[Task instructions] Starting with the first line of the data that follows, transcribe every line verbatim until the line containing "and tumbled smooth." has been transcribed.

[Given material]
•••

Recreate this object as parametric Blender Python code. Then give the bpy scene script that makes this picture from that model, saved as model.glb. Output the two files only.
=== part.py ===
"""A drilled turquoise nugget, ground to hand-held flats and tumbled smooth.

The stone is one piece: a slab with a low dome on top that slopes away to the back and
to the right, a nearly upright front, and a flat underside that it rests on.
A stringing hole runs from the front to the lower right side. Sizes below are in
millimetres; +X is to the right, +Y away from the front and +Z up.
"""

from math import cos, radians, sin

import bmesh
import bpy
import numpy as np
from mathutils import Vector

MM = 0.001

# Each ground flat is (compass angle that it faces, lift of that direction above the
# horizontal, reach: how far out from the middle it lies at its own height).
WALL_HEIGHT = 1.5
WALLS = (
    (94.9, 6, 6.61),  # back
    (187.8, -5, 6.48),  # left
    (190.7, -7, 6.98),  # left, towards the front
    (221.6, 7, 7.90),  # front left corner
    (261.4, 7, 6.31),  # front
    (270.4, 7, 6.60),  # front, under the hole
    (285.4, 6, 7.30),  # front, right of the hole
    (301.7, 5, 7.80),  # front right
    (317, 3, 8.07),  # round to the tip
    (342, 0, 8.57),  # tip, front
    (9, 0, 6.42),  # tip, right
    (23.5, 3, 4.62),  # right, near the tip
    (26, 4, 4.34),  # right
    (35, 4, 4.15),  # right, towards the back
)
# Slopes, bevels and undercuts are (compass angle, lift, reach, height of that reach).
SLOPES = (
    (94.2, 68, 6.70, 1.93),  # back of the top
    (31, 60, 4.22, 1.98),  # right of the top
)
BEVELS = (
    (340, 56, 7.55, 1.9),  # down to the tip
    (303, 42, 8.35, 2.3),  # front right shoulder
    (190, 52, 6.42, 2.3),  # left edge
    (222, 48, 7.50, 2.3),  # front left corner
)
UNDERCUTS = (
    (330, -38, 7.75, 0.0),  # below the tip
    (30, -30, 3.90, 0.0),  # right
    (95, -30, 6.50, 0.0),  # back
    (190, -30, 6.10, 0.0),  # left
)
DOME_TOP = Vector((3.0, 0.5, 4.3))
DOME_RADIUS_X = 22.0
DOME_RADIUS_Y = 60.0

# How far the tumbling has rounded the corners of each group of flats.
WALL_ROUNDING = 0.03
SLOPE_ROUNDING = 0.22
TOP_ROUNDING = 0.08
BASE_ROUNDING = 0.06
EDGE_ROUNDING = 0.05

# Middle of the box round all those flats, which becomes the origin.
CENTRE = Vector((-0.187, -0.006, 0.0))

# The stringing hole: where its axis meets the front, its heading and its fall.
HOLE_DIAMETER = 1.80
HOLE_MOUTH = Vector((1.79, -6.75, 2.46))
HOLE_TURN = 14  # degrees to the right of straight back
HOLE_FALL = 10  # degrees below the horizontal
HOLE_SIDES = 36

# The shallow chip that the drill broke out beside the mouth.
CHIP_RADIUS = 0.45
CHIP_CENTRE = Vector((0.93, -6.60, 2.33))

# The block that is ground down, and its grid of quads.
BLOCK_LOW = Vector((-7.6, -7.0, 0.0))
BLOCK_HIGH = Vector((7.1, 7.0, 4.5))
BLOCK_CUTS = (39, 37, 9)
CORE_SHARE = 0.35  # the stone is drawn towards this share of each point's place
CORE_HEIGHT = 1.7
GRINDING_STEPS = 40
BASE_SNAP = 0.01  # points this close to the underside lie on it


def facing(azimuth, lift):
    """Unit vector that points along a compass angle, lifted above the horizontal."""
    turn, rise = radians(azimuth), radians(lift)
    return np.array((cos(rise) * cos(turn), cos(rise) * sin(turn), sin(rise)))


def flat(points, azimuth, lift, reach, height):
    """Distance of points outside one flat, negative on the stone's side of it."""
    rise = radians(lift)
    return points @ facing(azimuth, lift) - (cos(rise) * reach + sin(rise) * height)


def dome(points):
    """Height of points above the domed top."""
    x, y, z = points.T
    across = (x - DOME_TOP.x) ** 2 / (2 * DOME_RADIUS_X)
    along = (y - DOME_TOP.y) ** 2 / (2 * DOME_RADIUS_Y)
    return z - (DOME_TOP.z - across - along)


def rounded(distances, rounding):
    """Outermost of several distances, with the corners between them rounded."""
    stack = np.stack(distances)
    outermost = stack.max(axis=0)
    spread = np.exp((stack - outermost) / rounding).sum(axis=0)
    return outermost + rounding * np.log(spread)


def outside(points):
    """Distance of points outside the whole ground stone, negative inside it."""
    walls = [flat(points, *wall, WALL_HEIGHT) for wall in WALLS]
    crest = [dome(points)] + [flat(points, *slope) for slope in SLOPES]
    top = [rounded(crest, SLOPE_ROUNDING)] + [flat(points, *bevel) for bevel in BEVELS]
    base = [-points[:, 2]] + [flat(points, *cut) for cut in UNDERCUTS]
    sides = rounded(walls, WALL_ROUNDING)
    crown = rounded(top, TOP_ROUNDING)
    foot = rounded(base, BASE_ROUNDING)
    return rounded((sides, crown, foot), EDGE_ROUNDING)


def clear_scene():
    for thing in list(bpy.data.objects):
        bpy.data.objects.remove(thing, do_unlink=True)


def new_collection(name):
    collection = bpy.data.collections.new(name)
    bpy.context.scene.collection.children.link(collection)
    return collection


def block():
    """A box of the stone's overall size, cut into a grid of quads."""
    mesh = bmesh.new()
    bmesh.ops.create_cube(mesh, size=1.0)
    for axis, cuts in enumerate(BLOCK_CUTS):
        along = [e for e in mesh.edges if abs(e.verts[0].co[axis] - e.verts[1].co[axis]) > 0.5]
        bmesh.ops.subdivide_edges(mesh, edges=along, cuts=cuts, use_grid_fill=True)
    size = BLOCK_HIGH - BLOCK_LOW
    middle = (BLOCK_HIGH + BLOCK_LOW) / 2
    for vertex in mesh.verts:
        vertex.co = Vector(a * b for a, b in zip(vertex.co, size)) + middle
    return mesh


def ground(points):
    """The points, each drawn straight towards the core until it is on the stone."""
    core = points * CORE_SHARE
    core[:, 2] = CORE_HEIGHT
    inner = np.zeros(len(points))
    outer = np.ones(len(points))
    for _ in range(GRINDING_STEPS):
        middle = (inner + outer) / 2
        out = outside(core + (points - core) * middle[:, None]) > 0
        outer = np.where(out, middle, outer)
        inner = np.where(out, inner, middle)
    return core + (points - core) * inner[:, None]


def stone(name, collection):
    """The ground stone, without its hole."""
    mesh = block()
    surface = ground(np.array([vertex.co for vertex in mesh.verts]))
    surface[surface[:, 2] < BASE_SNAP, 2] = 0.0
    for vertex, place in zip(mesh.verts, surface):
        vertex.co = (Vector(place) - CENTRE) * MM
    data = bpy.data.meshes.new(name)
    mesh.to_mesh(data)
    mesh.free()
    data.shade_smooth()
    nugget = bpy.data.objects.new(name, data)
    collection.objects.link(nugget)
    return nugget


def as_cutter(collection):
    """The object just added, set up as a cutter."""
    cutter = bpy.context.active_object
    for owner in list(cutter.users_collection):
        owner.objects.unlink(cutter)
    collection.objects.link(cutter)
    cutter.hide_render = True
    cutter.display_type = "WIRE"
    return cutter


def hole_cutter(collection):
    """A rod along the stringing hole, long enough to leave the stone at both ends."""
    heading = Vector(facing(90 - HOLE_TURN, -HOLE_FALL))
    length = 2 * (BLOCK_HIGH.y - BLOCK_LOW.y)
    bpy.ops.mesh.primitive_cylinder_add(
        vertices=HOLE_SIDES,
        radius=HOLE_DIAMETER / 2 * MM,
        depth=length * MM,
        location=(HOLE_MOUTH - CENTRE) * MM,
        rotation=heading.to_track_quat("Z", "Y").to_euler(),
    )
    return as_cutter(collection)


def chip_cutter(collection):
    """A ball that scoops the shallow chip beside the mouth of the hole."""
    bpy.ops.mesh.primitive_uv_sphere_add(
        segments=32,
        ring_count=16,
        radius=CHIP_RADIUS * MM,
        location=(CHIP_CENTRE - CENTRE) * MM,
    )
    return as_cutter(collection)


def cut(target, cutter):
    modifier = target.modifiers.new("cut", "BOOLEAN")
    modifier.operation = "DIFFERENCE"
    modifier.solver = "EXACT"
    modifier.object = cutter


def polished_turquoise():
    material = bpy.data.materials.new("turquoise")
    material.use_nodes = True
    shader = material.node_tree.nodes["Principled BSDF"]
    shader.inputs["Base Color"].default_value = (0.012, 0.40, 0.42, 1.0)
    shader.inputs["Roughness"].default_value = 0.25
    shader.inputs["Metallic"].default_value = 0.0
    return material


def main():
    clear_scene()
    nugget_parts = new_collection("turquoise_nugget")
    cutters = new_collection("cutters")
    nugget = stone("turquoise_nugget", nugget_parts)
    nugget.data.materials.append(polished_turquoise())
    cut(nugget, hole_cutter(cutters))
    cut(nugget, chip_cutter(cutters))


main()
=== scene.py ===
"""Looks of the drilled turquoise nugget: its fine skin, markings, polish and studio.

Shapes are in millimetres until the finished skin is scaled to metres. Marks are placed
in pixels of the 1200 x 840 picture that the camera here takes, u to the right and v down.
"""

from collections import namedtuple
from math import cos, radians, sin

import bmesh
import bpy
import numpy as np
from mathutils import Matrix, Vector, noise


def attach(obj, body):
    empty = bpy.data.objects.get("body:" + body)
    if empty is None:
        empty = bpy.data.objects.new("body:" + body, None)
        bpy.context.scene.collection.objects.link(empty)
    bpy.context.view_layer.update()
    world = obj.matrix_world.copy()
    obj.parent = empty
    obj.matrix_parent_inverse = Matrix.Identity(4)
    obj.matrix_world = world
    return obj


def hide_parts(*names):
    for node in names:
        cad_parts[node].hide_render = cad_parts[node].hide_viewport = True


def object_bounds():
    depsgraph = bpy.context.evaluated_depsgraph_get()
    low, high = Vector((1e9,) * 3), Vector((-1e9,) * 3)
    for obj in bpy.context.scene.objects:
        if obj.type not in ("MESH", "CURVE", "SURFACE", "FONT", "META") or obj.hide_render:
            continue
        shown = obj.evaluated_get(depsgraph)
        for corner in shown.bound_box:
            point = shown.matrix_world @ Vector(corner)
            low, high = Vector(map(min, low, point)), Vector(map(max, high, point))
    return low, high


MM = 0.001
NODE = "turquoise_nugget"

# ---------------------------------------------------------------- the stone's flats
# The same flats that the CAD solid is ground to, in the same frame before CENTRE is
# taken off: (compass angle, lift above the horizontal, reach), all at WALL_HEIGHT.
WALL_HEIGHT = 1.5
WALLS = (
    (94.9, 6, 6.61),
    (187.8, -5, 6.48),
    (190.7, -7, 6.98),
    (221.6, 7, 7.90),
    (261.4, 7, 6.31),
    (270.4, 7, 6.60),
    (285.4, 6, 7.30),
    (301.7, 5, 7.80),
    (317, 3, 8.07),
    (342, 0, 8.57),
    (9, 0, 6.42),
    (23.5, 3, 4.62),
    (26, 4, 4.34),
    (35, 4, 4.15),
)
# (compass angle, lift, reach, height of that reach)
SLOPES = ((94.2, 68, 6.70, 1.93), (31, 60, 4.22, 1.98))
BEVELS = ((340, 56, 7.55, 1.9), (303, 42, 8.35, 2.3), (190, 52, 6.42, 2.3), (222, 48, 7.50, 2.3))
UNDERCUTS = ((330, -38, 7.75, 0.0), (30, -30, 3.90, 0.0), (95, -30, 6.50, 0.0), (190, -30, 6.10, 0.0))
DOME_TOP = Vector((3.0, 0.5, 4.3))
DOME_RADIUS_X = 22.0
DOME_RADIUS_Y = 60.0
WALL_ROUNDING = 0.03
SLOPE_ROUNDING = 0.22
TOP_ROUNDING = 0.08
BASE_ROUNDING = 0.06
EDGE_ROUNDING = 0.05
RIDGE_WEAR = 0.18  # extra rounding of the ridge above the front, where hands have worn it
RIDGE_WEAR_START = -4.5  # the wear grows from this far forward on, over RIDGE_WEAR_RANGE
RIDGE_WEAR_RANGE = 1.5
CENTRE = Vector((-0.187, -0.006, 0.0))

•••

[Finished task]
Recreate this object as parametric Blender Python code. Then give the bpy scene script that makes this picture from that model, saved as model.glb. Output the two files only.
=== part.py ===
"""A drilled turquoise nugget, ground to hand-held flats and tumbled smooth.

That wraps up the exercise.